Saturday, June 8, 2013

Chichen Itza, Piece by Piece

by Pa Rock
Traveling Puzzle Master

One of my teachers in elementary school, way back in the 1950's, always had a large jigsaw puzzle in progress on a card table in the back of the room.  It was something students could work on when they had finished their assignments or during recess on days when it was too rainy or cold to play outside.  Jigsaw puzzles didn't appeal to everyone, of course, but there was something about the process of matching shades of color and patterns to re-create the picture on the box that appealed to me.

Over the years I have gotten away from the hobby of putting jigsaw puzzles together, primarily because it takes so much time and concentration to complete one.  A few weeks ago I started a new one, perhaps the first in over a decade, and have been wasting vast amounts of time examining almost identical small pieces of puzzle ever since.  The new puzzle is a painting of the main pyramid in the ancient Mayan city of Chichen Itza.  It shows the pyramid closely surrounded by jungle, a Mayan youth with a blowgun, a leopard, and a couple of colorful parrots.

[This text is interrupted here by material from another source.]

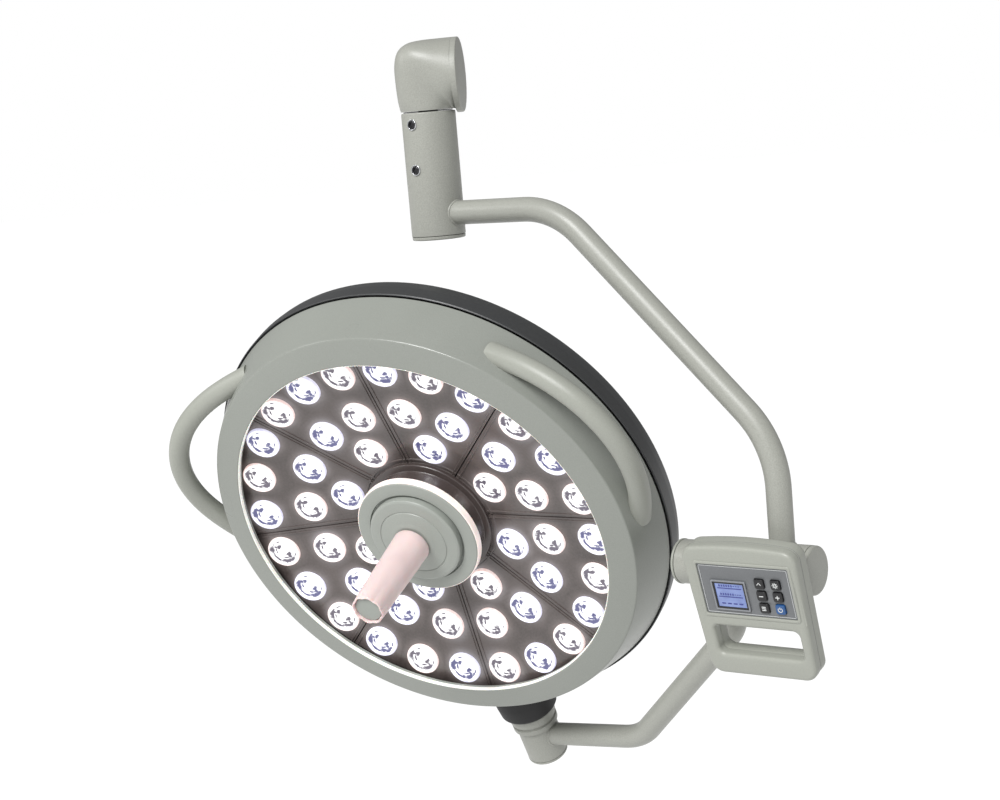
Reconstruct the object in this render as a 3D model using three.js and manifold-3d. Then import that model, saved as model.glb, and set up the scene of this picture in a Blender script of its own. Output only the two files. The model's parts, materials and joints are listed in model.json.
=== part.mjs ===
// Dental operating light: a round 48-LED lamp head carried by a gimbal of two bent-tube yokes.
// Units are millimetres and +Z is up. The origin is the centre of the arm flange's flat face,
// where the lamp's ceiling arm bolts on.
//
// The suspension has three axes:
//   swivel      vertical, through the sleeve under the knuckle
//   tilt pivot  along X, through the barrel at the far end of the upper yoke
//   head pivot  across the tilt pivot, through the socket at the bottom of the lower yoke
// The two pivots cross at the gimbal centre, and the swivel passes just beside it.
import * as THREE from 'three';
import { mergeVertices } from 'three/addons/utils/BufferGeometryUtils.js';
import Module from 'manifold-3d';

const wasm = await Module();
wasm.setup();

// ---------------------------------------------------------------- driving dimensions
const GAP = 0.3; // between neighbouring pieces
const DEG = Math.PI / 180;

// resting pose
const FLANGE_YAW = 30 * DEG; // the arm flange, round the swivel axis from +X
const LOWER_YOKE_TILT = 24.8 * DEG; // the lower yoke, round the tilt pivot
const PANEL_LEAN = -8.3 * DEG; // the control panel, from the plane of the lower yoke
const HEAD_TURN = 8.6 * DEG; // the head, round the head pivot

// knuckle and sleeve, heights from the flange centre
const FLANGE_REACH = 36; // flange face to the swivel axis
const FLANGE_RADIUS = 37;
const FLANGE_THICKNESS = 6;
const SEAM_Z = -32.5; // underside of the knuckle
const SLEEVE_RADIUS = 27;
const SLEEVE_BORE = 16;
const SLEEVE_TOP = SEAM_Z - 1.5;
const SLEEVE_BOTTOM = -156;
const SLEEVE_CAP_THICKNESS = 4;
const SPINDLE_RADIUS = 10;
const SPINDLE_HEAD_RADIUS = 12.5;
const SPINDLE_TOP = 8;
const SPINDLE_END = -148;
const STOP_SCREW_Z = -45.5;
const BRAKE_SCREW_Z = -90;
const SCREW_RADIUS = 4.6;
const GIMBAL_DROP = 473.5; // flange centre down to the gimbal centre
const SWIVEL_OFFSET = 6.5; // swivel axis beyond the gimbal centre, along +X

// bent tubes
const TUBE_RADIUS = 12;
const TUBE_BORE = 9.5;
const UPPER_RUN_Z = 338.5; // upper tube's level run, above the gimbal centre
const UPPER_LEG_X = 374; // upper tube's upright leg
const LOWER_LEG_X = 305; // lower tube's upright leg
const LOWER_RUN_DROP = 254; // lower tube at the head socket
const LOWER_DIAGONAL = 376; // reach plus drop, constant along the lower tube's 45 degree run
const UPPER_DIAGONAL = 490; // reach plus height, constant along the upper tube's 45 degree run

// tilt pivot, stations along X from the gimbal centre
const HUB_START = 268;
const HUB_END = 338.8;
const HUB_RADIUS = 21;
const HOUSING_START = 341.2;
const HOUSING_END = 403;
const HOUSING_RADIUS = 23;
const HOUSING_BORE = 17;
const SHAFT_RADIUS = 10;

// control panel, centred on this station, in front of the tilt pivot
const PANEL_X = 359;
const PANEL_WIDTH = 118;
const PANEL_TAPER = 4; // each side, from the top to the bottom
const PANEL_TOP = 44;
const PANEL_BOTTOM = -88;
const PANEL_CROWN = 4; // rise of the top edge at its middle
const PANEL_REAR = 24.3; // rear face to the tilt pivot
const PANEL_SPLIT = 37;
const PANEL_FRONT = 50;
const PANEL_CORNER = 12;
const FRONT_ROUNDING = 3; // round the edge of the front face and of the grip hole
const REAR_CHAMFER = { depth: 9, inset: 5 };
const WALL = 2.6;
const GRIP_TOP = -38;
const GRIP_BOTTOM = -65;
const GRIP_WIDTH = 85;
const GRIP_X = 2;
const POCKET = { width: 100, low: GRIP_TOP + 7, high: PANEL_TOP - 2 * WALL, corner: 8 };
const LABEL = { width: 93, height: 51, centreX: 2.5, centreZ: 3 };
const DISPLAY = { width: 36, height: 31, x: -15, z: -2.5, border: 2 };
const KEY_SIZE = 9.6;
const KEY_COLUMNS = [18, 34.5];
const KEY_ROWS = [12.4, 0, -12.6];

// head, stations along its optical axis from the head pivot, plus is the back of the head
const HEAD_RISE = 57; // head centre above the gimbal centre
const LED_PLANE = -44; // outer ring of LEDs
const OPENING_RADIUS = 200;
const BEZEL_FRONT = LED_PLANE - 17;
const RIM_Z = -7; // where the bezel's wall meets the rear cover
const RIM_RADIUS = 244;
const COVER_RADIUS = 246.5;
const SHELL = 2.5;
// Outside of the bezel from its front face round the crease to the rim, as [radius, z].
const BEZEL_OUTSIDE = [
  [OPENING_RADIUS + 2, BEZEL_FRONT], [225, -55.6], [227.9, -52.8], [RIM_RADIUS, RIM_Z - 1],
  [RIM_RADIUS, RIM_Z],
];
const BEZEL_INSIDE = [
  [RIM_RADIUS - SHELL, RIM_Z], [225, -51.6], [OPENING_RADIUS + SHELL, BEZEL_FRONT + 3.6],
];
// Outside of the rear cover from its edge to the middle of its dome.
const COVER_OUTSIDE = [
  [COVER_RADIUS, RIM_Z + GAP], [COVER_RADIUS, 10], [245, 19], [240, 27.5], [228, 35], [200, 41],
  [120, 47], [0, 49],
];
const SECTORS = 8;
const DISH_SLOPE = 0.128; // the lens plates sink towards the hub
const LED_RINGS = [
  { radius: 184, offsets: [-15, 0, 15] },
  { radius: 132, offsets: [-11, 11] },
  { radius: 90, offsets: [0] },
];
const LENS_RADIUS = 17.5;
const HUB_DISC_RADIUS = 65;

// side handles: arched bars that stand square on the bezel's wall
const GRIP_BAR_RADIUS = 10.7;
const GRIP_BAR_AZIMUTH = 115 * DEG; // from the head pivot, to either side
const GRIP_BAR_HALF_ANGLE = 24.6 * DEG;
const GRIP_BAR_HEIGHT = 42.5; // crown of the arch above its feet
const GRIP_BAR_LEAN = 36.5 * DEG; // of the arch, from radial towards the front
const GRIP_BAR_FOOT = { radius: 234.5, z: -33.7 };
const GRIP_BAR_OVERRUN = 1.28; // how far the bar is drawn past its feet before it is trimmed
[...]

It is also proving to be a thousand pieces of hell!

I visited the archaeological site at Chichen Itza in February of 2004 while my friend, Millie Crossland, and I were vacationing in Cancun.  She had decided to spend the day at the beach, and I got on a bus for a full day trip out to  and back from Chichen Itza.  The ruins themselves are in the center of a couple of hundred acres of land cleared of jungle in the middle of the Mexican Yucatan Peninsula.  Even though it was technically winter, it was a sweltering day, and one of the most common sights was large, wild iguanas (two or three feet in length) sunning themselves on the rocks throughout the ruins.

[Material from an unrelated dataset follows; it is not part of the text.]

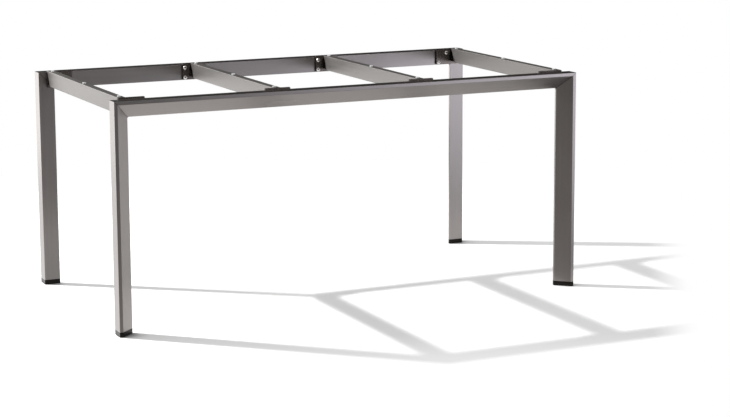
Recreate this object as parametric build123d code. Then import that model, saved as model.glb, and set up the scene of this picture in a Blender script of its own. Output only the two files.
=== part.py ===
from build123d import *
import os

# Table frame: two bevelled portals joined by four slant-ended cross-bars.
# X runs along the table, Y from front to back, Z up. The origin is on the floor, under the middle.

# Overall size
frame_length = 1588.0       # over the outer sides of the legs
frame_depth = 848.0         # over the front and back faces of the portals
rail_top = 720.0            # height of the rails' upper side

# Bevelled hollow section that the rails and the legs share
section_width = 53.0        # from the outer side of the portal to its inner side
section_depth = 47.0        # from the outward face to the flat face behind it
strip_width = 11.0          # narrow flat strip beside the outer edge
bevel_depth = 39.0          # how deep the bevel has gone when it meets the inner side
section_wall = 2.5
section_edge = 1.0          # rounding of the long edges
weld_radius = 5.0           # hollow of the weld that rounds the portal's two inner corners

# Black end caps under the legs
foot_height = 16.0
foot_edge = 2.0             # rounding where the cap meets the floor
plug_height = 22.0          # part of the cap that is pushed up into the leg
plug_wall = 2.5
plug_play = 1.0             # room round the plug's body
rib_play = 0.2              # room round the plug's gripping ribs
rib_height = 2.0
rib_count = 3

# Rectangular cross-bars
bar_width = 25.0
bar_height = 50.0
bar_wall = 2.0
bar_edge = 1.2              # rounding of the long edges
bar_rise = 5.0              # how far the bars stand above the rails
bar_slant = 25.0            # how much shorter the underside is at each end
bar_end_play = 0.3          # between the bar's upper end and the bracket plate
middle_bar_spacing = 497.0  # between the centre lines of the two middle bars

# Brackets: a plate on the rail with a hollow spigot inside the bar
plate_width = 84.0
plate_height = 56.0
plate_thickness = 8.0
plate_corner = 2.0
plate_chamfer = 0.8
spigot_length = 60.0
spigot_wall = 3.0
spigot_play = 0.3
spigot_edge = 2.0
spigot_lead_in = 1.5

# Button-head screws that hold the brackets, seen from the middle of the frame
screw_size = 8.0            # shank diameter
screw_length = 15.0
screw_tip_chamfer = 1.0
head_diameter = 14.0
head_height = 4.4
head_rim = 0.9              # straight rim under the dome
head_crown = 7.2            # diameter of the flat on top of the dome
socket_flats = 5.0
socket_depth = 2.6
hole_play = 0.5             # room round the shank in the plate
upper_screw_drop = 14.5     # from the plate's upper edge
lower_screw_rise = 8.0      # from the plate's lower edge
screw_margin = 9.0          # from the plate's ends to the outermost screws
near_screw_offset = 19.0    # from an end bar's side to its upper screw

# Nuts pressed into the flat wall of the rails from inside
nut_diameter = 12.8
nut_height = 4.6
nut_neck = 10.4             # neck that fills the hole in the wall
neck_play = 0.1
thread_play = 0.1

# Clear pads on the bars that carry the table top
pad_diameter = 12.0
pad_height = 3.0
pad_edge = 1.0
pad_stem = 5.0
stem_play = 0.1
stem_end_play = 0.2         # the stem ends this far above the wall's lower side
pad_inset = 20.0            # from the bar's upper end to the outer pads

# Places worked out from the sizes
half_length = frame_length / 2
half_depth = frame_depth / 2
bar_top = rail_top + bar_rise
bar_middle_height = bar_top - bar_height / 2
rail_face = half_depth - section_depth
plate_face = rail_face - plate_thickness
bar_half_length = plate_face - bar_end_play
end_bar_place = half_length - section_width + bar_width / 2
middle_bar_place = middle_bar_spacing / 2
plate_middle_height = bar_top - plate_height / 2
upper_screw_height = bar_top - upper_screw_drop
lower_screw_height = bar_top - plate_height + lower_screw_rise
pad_reach = bar_half_length - pad_inset

# Every bar by name: its place along X, and the side of the frame it closes (0 for a middle bar)
bars = {
    "left_end_bar": (-end_bar_place, -1),
    "left_middle_bar": (-middle_bar_place, 0),
    "right_middle_bar": (middle_bar_place, 0),
    "right_end_bar": (end_bar_place, 1),
}


def section_outline(inset):
    """Outline of the bevelled section, moved inwards by inset.
    Local x runs from the portal's outer side inwards, local y from the outward face to the flat face."""
    outline = Polyline(
        (0, 0),
        (strip_width, 0),
        (section_width, bevel_depth),
        (section_width, section_depth),
        (0, section_depth),
        close=True,
    )
    face = make_face(outline)
    if inset > 0:
        face = offset(face, amount=-inset, kind=Kind.INTERSECTION)
    return face


def rounded_section():
    """Outer outline of the section with its edges rounded."""
    face = section_outline(0)
    return fillet(face.vertices(), section_edge)


def hollow_section():
    """The section as it is extruded: rounded outside, with an even wall."""
    return rounded_section() - section_outline(section_wall)


def mitre_plane(side):
    """Plane of the 45 degree joint between rail and leg; its normal points to the rail's side."""
    return Plane(origin=(side * half_length, 0, rail_top), x_dir=(0, 1, 0), z_dir=(-side, 0, 1))


def plate_place(place, side):
    """Middle of the bracket plate: on the bar, or inwards from the outer side of an end bar."""
    return place + side * (bar_width - plate_width) / 2


def screw_places(place, side):
    """Centres (x, z) of the screws in the bracket of one bar."""
    if side == 0:
        reach = plate_width / 2 - screw_margin
        return [
            (place + direction * reach, height)
            for direction in (-1, 1)
            for height in (upper_screw_height, lower_screw_height)
        ]
    inner_side = place - side * bar_width / 2
    return [
        (inner_side - side * near_screw_offset, upper_screw_height),
        (plate_place(place, side) - side * (plate_width / 2 - screw_margin), lower_screw_height),
    ]


def make_leg():
    """Front left leg, from the top of its foot to the mitre."""
    corner = Plane(origin=(-half_length, -half_depth, foot_height))
    leg = extrude(corner * hollow_section(), amount=rail_top - foot_height)
    return split(leg, bisect_by=mitre_plane(-1), keep=Keep.BOTTOM)


def make_weld():
    """Hollow fillet of weld under the front rail's left end, where it meets the leg."""
    depth = section_depth - section_edge - (bevel_depth + section_edge / 2)
    corner = Plane(
        origin=(
            section_width - half_length,
            section_depth - section_edge - half_depth,
            rail_top - section_width,
        ),
        x_dir=(1, 0, 0),
        z_dir=(0, -1, 0),
    )
    fill = Pos(weld_radius / 2, -weld_radius / 2) * Rectangle(weld_radius, weld_radius)
    fill -= Pos(weld_radius, -weld_radius) * Circle(weld_radius)
    return extrude(corner * fill, amount=depth)


def make_rail():
    """Front rail, mitred at both ends, with its welds, and drilled for the nuts of the brackets."""
    middle = Plane(origin=(0, -half_depth, rail_top), x_dir=(0, 0, -1), z_dir=(1, 0, 0))
    rail = extrude(middle * hollow_section(), amount=half_length, both=True)
    for side in (-1, 1):
        rail = split(rail, bisect_by=mitre_plane(side), keep=Keep.TOP)
    weld = make_weld()
    rail = rail + weld + mirror(weld, about=Plane.YZ)
    for place, side in bars.values():
        for x, z in screw_places(place, side):
            wall_middle = Plane(origin=(x, -rail_face - section_wall / 2, z), z_dir=(0, 1, 0))
            rail -= wall_middle * Cylinder(nut_neck / 2 + neck_play, section_wall * 2)
    return rail


def make_foot():
    """Front left foot: a cap with the leg's outline and a ribbed hollow plug."""
    cap = extrude(Plane(origin=(-half_length, -half_depth, 0)) * section_outline(0), amount=foot_height)
    cap = fillet(cap.edges().filter_by(Axis.Z), section_edge)
    cap = fillet(cap.faces().sort_by(Axis.Z)[0].edges(), foot_edge)
    seat = Plane(origin=(-half_length, -half_depth, foot_height))
    foot = cap + extrude(seat * section_outline(section_wall + plug_play), amount=plug_height)
    rib_pitch = plug_height / (rib_count + 0.5)
    for number in range(1, rib_count + 1):
        rib = extrude(section_outline(section_wall + rib_play), amount=rib_height)
        foot += Pos(-half_length, -half_depth, foot_height + number * rib_pitch - rib_height / 2) * rib
    core = extrude(seat * section_outline(section_wall + plug_play + plug_wall), amount=plug_height)
    return foot - core


def make_bar(place):
    """Cross-bar: a tube with both ends cut on the slant, drilled for its pads."""
    outer = RectangleRounded(bar_width, bar_height, bar_edge)
    inner = Rectangle(bar_width - 2 * bar_wall, bar_height - 2 * bar_wall)
    axis_plane = Plane(origin=(place, 0, bar_middle_height), x_dir=(1, 0, 0), z_dir=(0, -1, 0))
    bar = extrude(axis_plane * (outer - inner), amount=bar_half_length, both=True)
    for end in (-1, 1):
        cut = Plane(
            origin=(place, end * bar_half_length, bar_top),
            x_dir=(1, 0, 0),
            z_dir=(0, end * bar_height, -bar_slant),
        )
        bar = split(bar, bisect_by=cut, keep=Keep.BOTTOM)
    for y in (-pad_reach, 0, pad_reach):
        bar -= Pos(place, y, bar_top - bar_wall / 2) * Cylinder(pad_stem / 2 + stem_play, bar_wall * 2)
    return bar


def make_bracket(place, side):
    """Front bracket of one bar: a drilled plate on the rail and a hollow spigot in the bar."""
    rail_plane = Plane(
        origin=(plate_place(place, side), -rail_face, plate_middle_height),
        x_dir=(-1, 0, 0),
        z_dir=(0, 1, 0),
    )
    plate_outline = RectangleRounded(plate_width, plate_height, plate_corner)
    plate = extrude(rail_plane * plate_outline, amount=plate_thickness)
    plate = chamfer(plate.faces().sort_by(Axis.Y)[-1].edges(), plate_chamfer)
    spigot_width = bar_width - 2 * (bar_wall + spigot_play)
    spigot_height = bar_height - 2 * (bar_wall + spigot_play)
    spigot_plane = Plane(origin=(place, -plate_face, bar_middle_height), x_dir=(-1, 0, 0), z_dir=(0, 1, 0))
    spigot_outline = RectangleRounded(spigot_width, spigot_height, spigot_edge)
    spigot = extrude(spigot_plane * spigot_outline, amount=spigot_length)
    spigot = chamfer(spigot.faces().sort_by(Axis.Y)[-1].edges(), spigot_lead_in)
    hollow = Rectangle(spigot_width - 2 * spigot_wall, spigot_height - 2 * spigot_wall)
    bracket = plate + (spigot - extrude(spigot_plane * hollow, amount=spigot_length))
    for x, z in screw_places(place, side):
        through = Plane(origin=(x, -rail_face + plate_thickness / 2, z), z_dir=(0, 1, 0))
        bracket -= through * Cylinder(screw_size / 2 + hole_play, plate_thickness * 2)
    return bracket


def make_screw():
    """Button-head screw standing on its shank: the underside of the head is at the origin."""
    head_radius = head_diameter / 2
    crown_radius = head_crown / 2
    half_way = (head_radius + crown_radius) / 2 + (head_radius - crown_radius) * 0.2
    half_height = (head_rim + head_height) / 2 + (head_height - head_rim) * 0.13
    profile = Polyline(
        (crown_radius, head_height),
        (0, head_height),
        (0, -screw_length),
        (screw_size / 2 - screw_tip_chamfer, -screw_length),
        (screw_size / 2, -screw_length + screw_tip_chamfer),
        (screw_size / 2, 0),
        (head_radius, 0),
        (head_radius, head_rim),
    )
    dome = ThreePointArc((head_radius, head_rim), (half_way, half_height), (crown_radius, head_height))
    screw = revolve(Plane.XZ * make_face([profile, dome]), axis=Axis.Z)
    socket = RegularPolygon(socket_flats / 2, 6, major_radius=False)
    return screw - extrude(Pos(0, 0, head_height) * socket, amount=-socket_depth)


def make_nut():
    """Press nut standing on its neck: its seat against the wall is at the origin."""
    nut = Pos(0, 0, nut_height / 2) * Cylinder(nut_diameter / 2, nut_height)
    nut += Pos(0, 0, -section_wall / 2) * Cylinder(nut_neck / 2, section_wall)
    return nut - Cylinder(screw_size / 2 + thread_play, 4 * nut_height)


def make_pad(place, y):
    """Clear pad with a flat top and a short stem in the bar's upper wall."""
    pad = Pos(place, y, bar_top + pad_height / 2) * Cylinder(pad_diameter / 2, pad_height)
    pad = fillet(pad.edges().sort_by(Axis.Z)[-1], pad_edge)
    stem_length = bar_wall - stem_end_play
    return pad + Pos(place, y, bar_top - stem_length / 2) * Cylinder(pad_stem / 2, stem_length)


# Portals: front pieces are built, back and right ones are their mirror images
nodes = {}
leg = make_leg()
foot = make_foot()
rail = make_rail()
nodes["front_rail"] = rail
nodes["back_rail"] = mirror(rail, about=Plane.XZ)
for name, piece in (("leg", leg), ("foot", foot)):
    nodes["front_left_" + name] = piece
    nodes["front_right_" + name] = mirror(piece, about=Plane.YZ)
    nodes["back_left_" + name] = mirror(piece, about=Plane.XZ)
    nodes["back_right_" + name] = mirror(nodes["front_right_" + name], about=Plane.XZ)

# Nuts inside the rails
nut = make_nut()
front_nuts = []
for place, side in bars.values():
    for x, z in screw_places(place, side):
        seat = Plane(origin=(x, -rail_face - section_wall, z), z_dir=(0, -1, 0))
        front_nuts.append(seat.location * nut)
nodes["front_rail_nuts"] = Compound(front_nuts)
nodes["back_rail_nuts"] = mirror(nodes["front_rail_nuts"], about=Plane.XZ)

# Cross-bars with their brackets, screws and pads
screw = make_screw()
for bar_name, (place, side) in bars.items():
    nodes[bar_name] = make_bar(place)
    bracket = make_bracket(place, side)
    nodes[bar_name + "_front_bracket"] = bracket
    nodes[bar_name + "_back_bracket"] = mirror(bracket, about=Plane.XZ)
    screws = []
    for x, z in screw_places(place, side):
        seat = Plane(origin=(x, -plate_face, z), z_dir=(0, 1, 0))
        screws.append(seat.location * screw)
    nodes[bar_name + "_front_screws"] = Compound(screws)
    nodes[bar_name + "_back_screws"] = mirror(nodes[bar_name + "_front_screws"], about=Plane.XZ)
    for pad_name, y in (("front", -pad_reach), ("middle", 0), ("back", pad_reach)):
        nodes[bar_name + "_" + pad_name + "_pad"] = make_pad(place, y)

os.makedirs("parts", exist_ok=True)
for name, piece in nodes.items():
    export_step(piece, "parts/" + name + ".step")
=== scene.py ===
from math import radians

import bpy
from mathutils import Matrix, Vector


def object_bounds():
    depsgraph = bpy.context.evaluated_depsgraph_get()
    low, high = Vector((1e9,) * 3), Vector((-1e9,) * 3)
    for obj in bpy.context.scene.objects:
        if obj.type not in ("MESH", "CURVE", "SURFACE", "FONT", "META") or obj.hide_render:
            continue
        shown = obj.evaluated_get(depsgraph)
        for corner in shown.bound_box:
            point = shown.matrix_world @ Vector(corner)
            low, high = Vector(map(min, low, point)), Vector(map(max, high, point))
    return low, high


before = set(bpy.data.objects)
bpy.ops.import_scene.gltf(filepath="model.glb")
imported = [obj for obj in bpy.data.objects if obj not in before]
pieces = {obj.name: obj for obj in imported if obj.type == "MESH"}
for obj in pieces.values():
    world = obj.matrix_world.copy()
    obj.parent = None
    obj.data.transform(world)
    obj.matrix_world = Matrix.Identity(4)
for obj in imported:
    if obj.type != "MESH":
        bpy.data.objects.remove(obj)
cad_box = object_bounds()


# Rails
# The two long upper members, one at the front and one at the back. Each is a hollow
# aluminium extrusion with one wide bevel, mitred at both ends, welded and satin brushed.

extrusion_tint = (0.332, 0.312, 0.304)
extrusion_roughness = 0.30
hairline_depth = 0.00002
hairline_spread = (14.0, 2600.0)  # marks to a metre, along the brushing and across it
band_spread = (2.2, 160.0)
handling_scale = 7.0
handling_share = 0.45
least_wear = 0.45
tint_swing = 0.04
polish_swing = 0.03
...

(Although I am sure that there were parrots in the nearby jungles, I didn't see any.  Nor did I see any leopards.    But with the ubiquity of the iguanas, I had to wonder why one of two of them had not been included in the painting from which my jigsaw puzzle was made.)

The excavated portions of Chichen Itza contain several major monuments in addition to the giant pyramid.  There is an area with several standing columns that were once part of a temple, and a large ball field where a type of soccer was played.  I remember the guide explaining that the captain of the winning team received the "honor" of immediately being beheaded at the end of the game.  There was also a space reserved for the accumulation of human skulls.

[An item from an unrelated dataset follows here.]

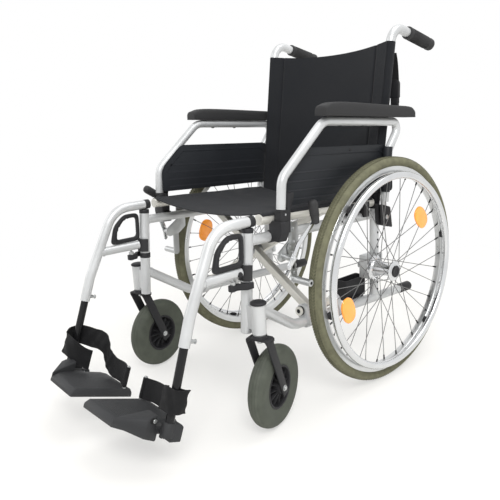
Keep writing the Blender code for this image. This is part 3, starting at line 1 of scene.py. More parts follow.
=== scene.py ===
"""The looks of the folding wheelchair, laid out as an add-on with one operator for each group of pieces.

Metres, +Z up, the chair faces -Y and its left side is at +X. Points are given in the chair's own axes,
(x, y, z) with y from the rear axle and z from the floor, in the side frame's tilted axes, (x, u, v) with
u back and v up, or in the footplate's, (x, d, n) with d back along it and n up from its underside.
"""

import math

import bmesh
import bpy
from mathutils import Matrix, Vector


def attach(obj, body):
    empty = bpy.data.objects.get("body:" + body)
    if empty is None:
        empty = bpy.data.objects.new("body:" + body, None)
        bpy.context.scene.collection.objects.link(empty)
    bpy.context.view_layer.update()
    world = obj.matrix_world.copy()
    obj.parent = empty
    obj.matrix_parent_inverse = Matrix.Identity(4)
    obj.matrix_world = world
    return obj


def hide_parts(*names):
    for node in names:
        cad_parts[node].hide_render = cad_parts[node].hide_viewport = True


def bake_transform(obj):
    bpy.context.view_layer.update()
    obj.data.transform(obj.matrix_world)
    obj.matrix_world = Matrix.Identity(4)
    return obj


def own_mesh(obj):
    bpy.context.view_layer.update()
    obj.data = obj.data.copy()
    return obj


bl_info = {
    "name": "Folding wheelchair",
    "version": (1, 0, 0),
    "blender": (4, 5, 0),
    "location": "3D View > Sidebar > Wheelchair",
    "description": "Builds the visual model of a folding wheelchair on its frame",
    "category": "Object",
}

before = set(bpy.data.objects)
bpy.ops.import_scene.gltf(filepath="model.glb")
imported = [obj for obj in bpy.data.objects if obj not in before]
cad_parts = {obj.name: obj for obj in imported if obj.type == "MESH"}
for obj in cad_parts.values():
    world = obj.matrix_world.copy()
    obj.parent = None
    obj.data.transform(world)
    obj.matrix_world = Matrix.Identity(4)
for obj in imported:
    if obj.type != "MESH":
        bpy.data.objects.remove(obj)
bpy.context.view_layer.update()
FULL_TURN = 2 * math.pi

AXLE_HEIGHT = 0.304
AXLE_Y = 0.238
SEAT_TILT = math.radians(2.4)
SIDES = {"left": 1, "right": -1}
UP = Vector((0, 0, 1))
X_AXIS = Vector((1, 0, 0))

# Finish of the pieces
BEVEL_SEGMENTS = 2
BEVEL_ANGLE = math.radians(40)
CLOUDS = (0.3, 0.7)
WORN_EDGE = (0.52, 0.6)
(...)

The pyramid itself was nothing short of amazing, both due to the amount of man hours that went into its construction, and also due to its intricate design.  It is actually the third pyramid constructed on the site - and it was built over the second which, in turn, was build over the original.  I was able to go inside of the outer pyramid and climb to the top of the middle (second) one.

And I was also free to climb the outer pyramid, the one that is pictured in my puzzle.  I fell into the company of a pair of young Catholic priests who proved to be a lot of fun.  As we climbed up and down the Mayan monument, one of those priests would occasionally declare for the amusement of other tourists, "A slinky!  A slinky!  My kingdom for a slinky!"

I understand that people are now banned from climbing the big pyramid at Chichen Itza.  That is sad, but I will always have my memories of running down those ancient stone steps.  Today I don't do much running anywhere, but I can still snap those puzzle pieces together!